We have an exact and simple structure. The Xanadu model handles automatic version management and rights management through deep connection.
Today’s popular software simulates paper. The World Wide Web (another imitation of paper) trivializes our original hypertext model with one-way ever-breaking links and no management of version or contents.
WE FIGHT ON.
And wouldn’t it be beautiful to have “deep quotable hypertext”… if only for the terminology…
Xanadu, in development since the 1960s, never took off. I wonder what Nelson thinks about what is happening now, with blogsoftware automatically sending out (meta-)information, that is aggregated by services like Technorati.
Usable as quotes, I suppose. But because Virno does not touch upon the role of new media at all, his 4 seminars on the multitude do not really ‘apply’ to any reality nor research I’m involved in now. Not even when he touches upon the coupling of private/public. Yet am happy to’ve read it. If only, for me, as an update on Aristotle and Marx.
‘Private signifies not only something personal, not only something which concerns the inner life of this person or that; private signifies above all deprived off: deprived of a voice, deprived of a public presence. In liberal thought the multitude survives as a private dimension. The many are aphasic and far removed from the sphere of common affairs.’ p. 24
‘I believe that in today’s forms of life one has a direct perception of the fact that the coupling of the terms public-private, as well as the coupling of the terms collective-individual, can no longer stand up on their own, that they are gasping for air, burning themselves out.’ p. 24
‘The contemporary multitude is composed neither of “citizens” nor of “producers”; it occupies a middle region between “individual and collective”; for the multitude, then, the distinction between “public” and “private” is in no way validated. And it is precisely because of the dissolution of the coupling of these terms, for so long held to be obvious, that one can no longer speak of a people converging into the unity of the state.’ p. 25
‘One could say perhaps that “not feeling at home” is in fact a distinctive trait of the concept of the multitude.’ p. 34
‘The One of the multitude, then, is not the One of the people. The multitude does not converge into a volonté generale for one simple reason: because it already has access to a general intellect.’ p. 42
‘In the Nicomachean Ethics Aristotle distinguishes labor (or poiesis) from political action (or praxis) , utilizing precisely the notion virtuosity: we have labor when an object is produced, an opus which can be separated from action; we have praxis when the purpose of action is founded in action itself.’ p. 52
‘One could say that every political action is virtuosic. Every political action, in fact, shares with virtuosity as sense of contingency, the absence of a “finished product”.’ p. 53
Paolo Virno, A Grammar of the Multitude, Semiotext(e), Los Angeles & New York, 2004.

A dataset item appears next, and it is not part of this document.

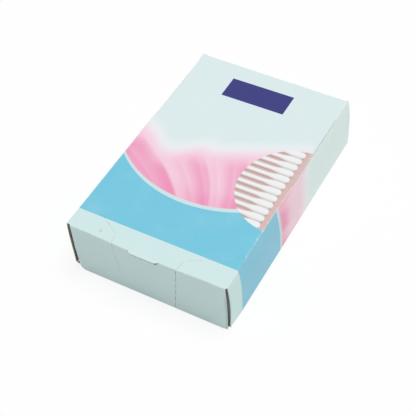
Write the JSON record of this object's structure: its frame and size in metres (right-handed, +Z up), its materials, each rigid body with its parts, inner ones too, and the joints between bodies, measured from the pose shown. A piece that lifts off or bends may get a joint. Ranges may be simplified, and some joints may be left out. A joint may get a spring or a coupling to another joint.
{
  "type": "cotton swab box",
  "caption": "Sealed folding carton for cotton swabs with glued end flaps, a thumb tab and a perforated tear line for its flip lid.",
  "frame": {"origin": "centre of the back panel's outer face, on the surface that the carton lies on", "axes": "+Y along the carton's length, away from the end with the thumb tab; +X across its width; +Z up through the front panel"},
  "size_m": [0.0815, 0.126, 0.0285],
  "materials": {
    "printed_board": "satin"
  },
  "bodies": {
    "root": {"carton": "printed_board"}
  },
  "joints": []
}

And then I just finished Paolo Virno’s A Grammar of the Multitude. Mixed feelings about that one. It has a good and very usable explanation of the concept of multitude. (Expect quotes later on). But for me Virno seems too caught up in his past as theorist of the 1970’s Italian workers movement.
Virno’s analysis of the Post-Fordist condition doesn’t strike me as very insightful in the sense that it basically seems to repeat what (one thinks?) one knows from let’s say the newpapers. (I am almost sure one can find better analyses in economic literature, also analyses of ‘virtuosity’, and the importance of language and talk at work).

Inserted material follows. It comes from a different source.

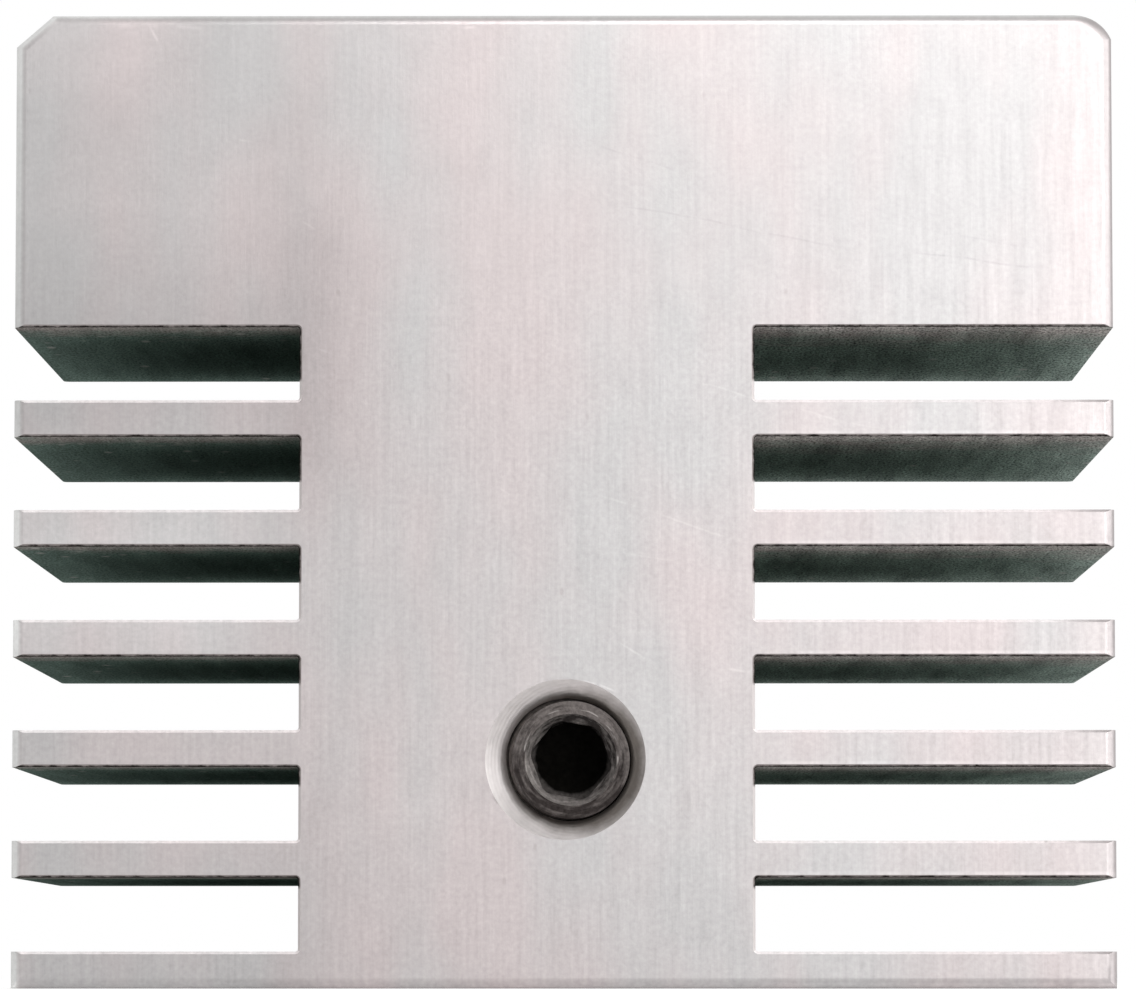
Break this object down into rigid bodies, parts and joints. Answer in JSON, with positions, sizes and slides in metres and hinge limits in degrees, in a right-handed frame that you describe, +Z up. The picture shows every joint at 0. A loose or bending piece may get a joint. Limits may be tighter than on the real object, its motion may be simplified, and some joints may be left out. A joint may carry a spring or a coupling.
{
  "type": "heat sink",
  "caption": "Finned aluminium heat-sink block: thick solid head, off-centre spine with level fins to both sides, upright through bore and a black clamping set screw low on the front.",
  "frame": {"origin": "middle of the bottom face, under the middle of the block; the axis of the upright bore is 0.2 mm to its right", "axes": "+X to the right as the front is seen, +Y from the front face to the back, +Z up along the bore, from the lowest fin to the head"},
  "size_m": [0.03, 0.016, 0.0266],
  "materials": {
    "body": "machined and tumbled, satin",
    "screw": "black oxide"
  },
  "bodies": {
    "root": {"heat_sink_body": "body", "set_screw": "screw"}
  },
  "joints": []
}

The difference is that Virno’s analysis refers often to Marxist theory and indeed to the 1970’s worker’s philosophy of Potere Operaio. That is his ‘true’ background. Very interesting in itself, and surely the Italian Autonomist movement and its theories are very, very fascinating. As Lotringer states in the introduction, Virno takes up this past explicitely instead of not simply not referring to it too much, and that is a positive thing according to Lotringer. But at some point every sentence seems to bear the imprint of Virno’s involvement with the 1970’s workers movement, with the collectives — his theorizing seems a theorizing through that experience. Or rather, maybe I should write that this is the ’emotional feeling’ of Virno’s prose. And this put me off as the book progressed. I must admit, then, that I did not read the last chapter (his 10 theses on the multitude) very well.
But then, it might also come down to the fact that I am interested in the concept of the multitude as far as I can make it ‘work’ in reference to blogging, writing, the transformation of publishing and the media, the transformation of speaking/writing in public; I — personally — am not working on the issue of a workers movement, or on a theory of labor. And ‘new media’, indeed media, are not Virno’s thing.